Device fabrication flow

First, the first MLG (used as contacts) is transferred onto a clean p++ (0.001–0.005 Ω cm) Si substrate with 300 nm SiO2 on top (Fig. 2a) and then patterned into three MLG contact strips (Fig. 2b) with standard electron beam lithography. Spin-coated PMMA (400 nm; AZ950 A4) is used as a mask and oxygen plasma (300 SCCM, 100 Watt, 40 s) is used to etch the MLG. The produced widths of the gaps between the MLG strips are around 2.5 μm.
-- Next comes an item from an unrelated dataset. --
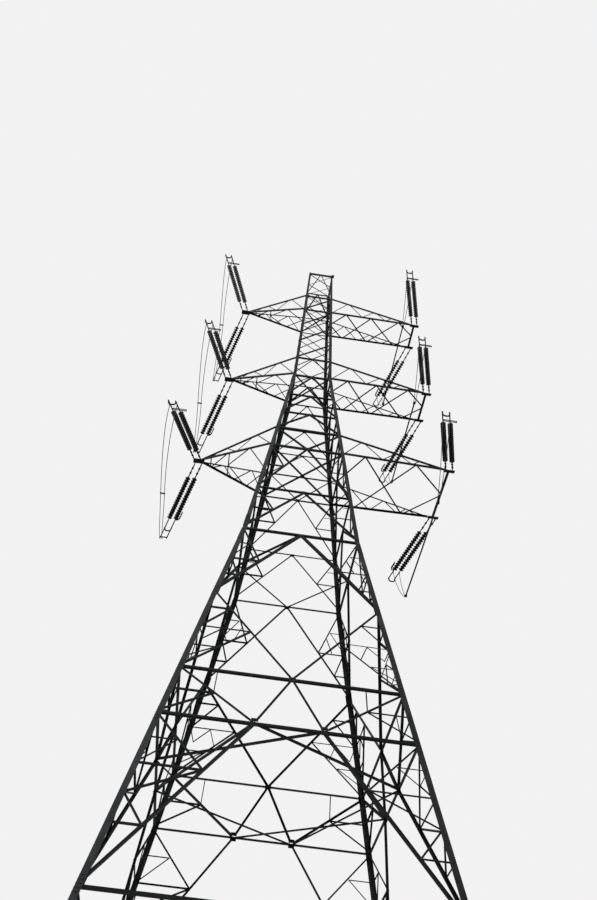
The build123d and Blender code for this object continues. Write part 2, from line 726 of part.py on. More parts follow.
def wire_end(x, y, z, s, at, radius):
    """Top of a jumper wire, just under its string at a distance along it."""
    point = string_start(x, y, z, s) + line_direction(s) * at
    lean = radians(DIP)
    return point - Vector(0, 0, radius / cos(lean) + WIRE_R * tan(lean) + SEAT_GAP)


def cross_end(x, y, z, s, shift):
    """Top of a jumper wire under the crosspiece of two long clamps, beside the left one."""
    point = string_start(x, y, z, s) + line_direction(s) * CROSS_AT
    return point + Vector(shift, 0, -CROSS_R - SEAT_GAP)


def loop(name):
    """Free loop under a left arm: two wires held together by a spacer."""
    tip_x, low, top = LEFT_ARMS[name]
    edge = TIP_PLATE[1] / 2
    z = low - TIP_PLATE[2] / 2
    bottom = low - LOOP_DROPS[name]
    back_x = -tip_x + LEFT_BACK_IN - TWIN / 2
    ends = [wire_end(back_x, edge, z, 1, CROSS_AT, CLAMP_R), cross_end(back_x, edge, z, 1, 40)]
    solid = Pos(-tip_x - LOOP_OUT, LOOP_SPACER_Y, bottom + 2) * Box(*LOOP_SPACER)
    for s, b in zip((-1, 1), ends):
        a = wire_end(-tip_x + s * TWIN / 2, -edge, z, -1, WIRE_AT, CLAMP_R)
        middle = Vector(-tip_x - LOOP_OUT + s * LOOP_TWIN / 2, 0, bottom)
        near = drop_curve(a, middle, LOOP_POWERS[0])
        far = drop_curve(b, middle, LOOP_POWERS[1])
        solid = solid + wire(near[:-1] + far[-1::-1], name)
    return solid


def rigid_jumper(name):
    """Straight bar under a right arm with the wires that lead to it from both sides."""
    reach, out, low, top = RIGHT_ARMS[name]
    bar_x, front, back = BARS[name]
    x = reach - RIGHT_STRINGS_IN
    edge = out + 12
    z = low - END_PLATE[2] / 2
    bottom = low - BAR_DROP
    bar = Rot(90, 0, 0) * Cylinder(BAR_R, back - front)
    solid = Pos(bar_x, (front + back) / 2, bottom) * bar
    for s, y, at, radius in ((-1, front, WIRE_AT, CLAMP_R), (1, back, BAR_WIRE_AT, LINK_R)):
        solid = solid + Pos(bar_x, y, bottom) * Box(*BAR_HEAD)
        for shift in (-0.5, 0.5):
            a = wire_end(x + shift * TWIN, s * edge, z, s, at, radius)
            goal = Vector(bar_x + shift * BAR_TWIN, y + s * 20, bottom)
            solid = solid + wire(drop_curve(a, goal, BAR_POWER), name)
    return solid


def export(shape, name):
    export_step(shape, "parts/" + name + ".step")
    box = shape.bounding_box()
    corners = [round(v) for v in (*box.min, *box.max)]
    print(name, len(shape.solids()), "solids", corners, round(shape.volume / 1e6, 2), "litres")


def main():
    corners = ("front_left", "front_right", "back_right", "back_left")
    sides = ("front", "right", "back", "left")
    lower = lower_leg()
    middle = leg_section(SHOULDER, ARM2_LOW, LEG_MIDDLE)
    base = base_bracing()
    waist = [waist_bracing(-1), waist_bracing(1)]
    for side in range(4):
        export(turned(lower, side), corners[side] + "_lower_leg")
        export(turned(middle, side), corners[side] + "_middle_leg")
        export(turned(base, side), sides[side] + "_base_bracing")
        export(turned(waist[side % 2], side), sides[side] + "_waist_bracing")
    export(belt_frame(), "belt_frame")
    export(shoulder_frame(), "shoulder_frame")
    export(middle_bracing(), "middle_bracing")
    export(tower_head(), "tower_head")
    for name, (tip_x, low, top) in LEFT_ARMS.items():
        export(trimmed(left_arm(name), 3, low, top), name + "_arm")
        edge = TIP_PLATE[1] / 2
        z = low - TIP_PLATE[2] / 2
        x = -tip_x + LEFT_BACK_IN
        export(string_set(-tip_x, -edge, z, -1, FRONT_STRING), name + "_front_strings")
        export(string_set(x, edge, z, 1, LONG_STRING, 1), name + "_back_strings")
        export(loop(name), name + "_jumper")
    for name, (reach, out, low, top) in RIGHT_ARMS.items():
        export(trimmed(right_arm(name), 1, low, top), name + "_arm")
        edge = out + 12
        z = low - END_PLATE[2] / 2
        x = reach - RIGHT_STRINGS_IN
        export(string_set(x, -edge, z, -1, FRONT_STRING), name + "_front_strings")
        export(string_set(x, edge, z, 1, BACK_STRING, -1), name + "_back_strings")
        export(rigid_jumper(name), name + "_jumper")


if __name__ == "__main__":
    main()
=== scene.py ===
# %% [markdown]
# A lattice transmission pylon: a square body of steel angles, three levels of cross
# arms, double strings of porcelain discs and the jumpers that lead the current past.
# The model is a 1:2 scale model, so each length here is half of the real tower's.
# The bars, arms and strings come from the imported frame. This script gives them their
# finishes and adds what a closer look shows: small bracing, plates, bolts and discs.

# %% Tools and the frame
from math import cos, pi, radians, sin, sqrt, tan

import bpy
import numpy as np
from mathutils import Matrix, Vector


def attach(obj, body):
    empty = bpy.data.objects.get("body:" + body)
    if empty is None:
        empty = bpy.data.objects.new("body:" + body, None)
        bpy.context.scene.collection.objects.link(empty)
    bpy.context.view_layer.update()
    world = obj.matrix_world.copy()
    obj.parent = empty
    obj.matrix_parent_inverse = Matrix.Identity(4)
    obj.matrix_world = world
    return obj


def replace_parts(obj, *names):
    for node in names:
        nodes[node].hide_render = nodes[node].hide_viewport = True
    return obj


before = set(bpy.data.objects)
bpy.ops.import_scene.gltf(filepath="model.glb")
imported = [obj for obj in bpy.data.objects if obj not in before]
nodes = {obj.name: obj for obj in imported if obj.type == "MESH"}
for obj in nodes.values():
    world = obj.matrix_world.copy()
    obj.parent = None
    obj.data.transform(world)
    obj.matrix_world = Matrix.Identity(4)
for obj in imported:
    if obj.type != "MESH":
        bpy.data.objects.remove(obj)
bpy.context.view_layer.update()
scene = bpy.context.scene

# %% [markdown]
# The photograph was taken from close to the tower's foot, looking steeply up. The
# camera's place and its three angles were worked out from the four corners of the
# body, which stand on a square, so they hold for the model at its own size.

# %% Camera
CAMERA_PLACE = Vector((-0.859, -12.263, 0.800))
CAMERA_YAW = radians(-3.3624)
CAMERA_PITCH = radians(48.7608)
CAMERA_ROLL = radians(5.5493)
PHOTO_HEIGHT = 900
FOCAL_PIXELS = 823.45


def aim_camera():
    """A camera that looks along the photograph's line of sight."""
    forward = Vector((-sin(CAMERA_YAW) * cos(CAMERA_PITCH), cos(CAMERA_YAW) * cos(CAMERA_PITCH),
                      sin(CAMERA_PITCH)))
    level = Vector((cos(CAMERA_YAW), sin(CAMERA_YAW), 0))
    upright = level.cross(forward)
    right = level * cos(CAMERA_ROLL) + upright * sin(CAMERA_ROLL)
    up = upright * cos(CAMERA_ROLL) - level * sin(CAMERA_ROLL)
    turn = Matrix((right, up, -forward)).transposed()
    bpy.ops.object.camera_add(location=CAMERA_PLACE)
    camera = bpy.context.object
    camera.rotation_euler = turn.to_euler()
    camera.data.sensor_width = 36
    camera.data.lens = camera.data.sensor_width * FOCAL_PIXELS / PHOTO_HEIGHT
    camera.data.clip_end = 500
    scene.camera = camera


aim_camera()
print("Camera with a", round(scene.camera.data.lens, 1), "mm lens")

# %% [markdown]
# A colour is picked as a hex value, as on a screen, but the renderer reckons with
# linear light. One function turns the one into the other.

# %% Colours
def linear(code):
    """Linear colour of a hex value such as 8A8D8F, by the curve of sRGB."""
    parts = [int(code[i:i + 2], 16) / 255 for i in (0, 2, 4)]
    return [c / 12.92 if c <= 0.04045 else ((c + 0.055) / 1.055) ** 2.4 for c in parts] + [1.0]


# %% [markdown]
# A material is a tree of small nodes. One function adds any of them with its settings
# and its links, so that each material reads as a short list of what is laid over what.

# %% Adding a node
def add_node(tree, kind, settings=None, inputs=None, stops=()):
    """Adds a node. An input is a value, or the output socket that feeds it."""
    node = tree.nodes.new(kind)
    for name, value in (settings or {}).items():
        setattr(node, name, value)
    for i, (position, code) in enumerate(stops):
        element = node.color_ramp.elements[i] if i < 2 else node.color_ramp.elements.new(position)
        element.position, element.color = position, linear(code)
    for name, value in (inputs or {}).items():
        if isinstance(value, bpy.types.NodeSocket):
            tree.links.new(value, node.inputs[name])
        else:
            node.inputs[name].default_value = value
    return node


def new_material(name):
    """Empty material, with Object coordinates to draw patterns by."""
    material = bpy.data.materials.new(name)
    material.use_nodes = True
    tree = material.node_tree
    tree.nodes.clear()
    place = add_node(tree, "ShaderNodeTexCoord").outputs["Object"]
    return material, tree, place


def finish_material(material, tree, surface):
    """Leads the shader to the material's output."""
    add_node(tree, "ShaderNodeOutputMaterial", inputs={"Surface": surface})
    return material


# %% [markdown]
# The light of the photograph is a bright, overcast sky behind a dark tower. A pale
# world gives soft light from all round, at half strength so that steel keeps its dark
# grey, and one wide lamp lifts the sides that face the viewer. The background is white
# only for the camera and for reflections, so it adds no light to the object.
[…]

After Acetone/Isopropyl alcohol/deionized water cleaning, the MLG strips are annealed in forming gas at 400 °C for 2 hr to remove polymer residue. Then the first h-BN (as PG dielectric) and WSe2 (as channel) are picked up in tandem and released on the MLG contact strips (Fig. 2c). After the transfer of the second MLG (Fig. 2d), its part covering the center MLG strip is etched away (Fig. 2e) with multiple-step low-power (20 W) reactive ion etching, forming two MLG pieces as PGs, and Ti/Au (10/90 nm) metallization by electron beam deposition is carried out on the MLG contacts and PGs. Finally, the third MLG and second h-BN are picked up in tandem and released as the top gate stack, and Ti/Au (10/90 nm) metallization by electron beam deposition is carried out on the MLG top gate (Fig. 2f).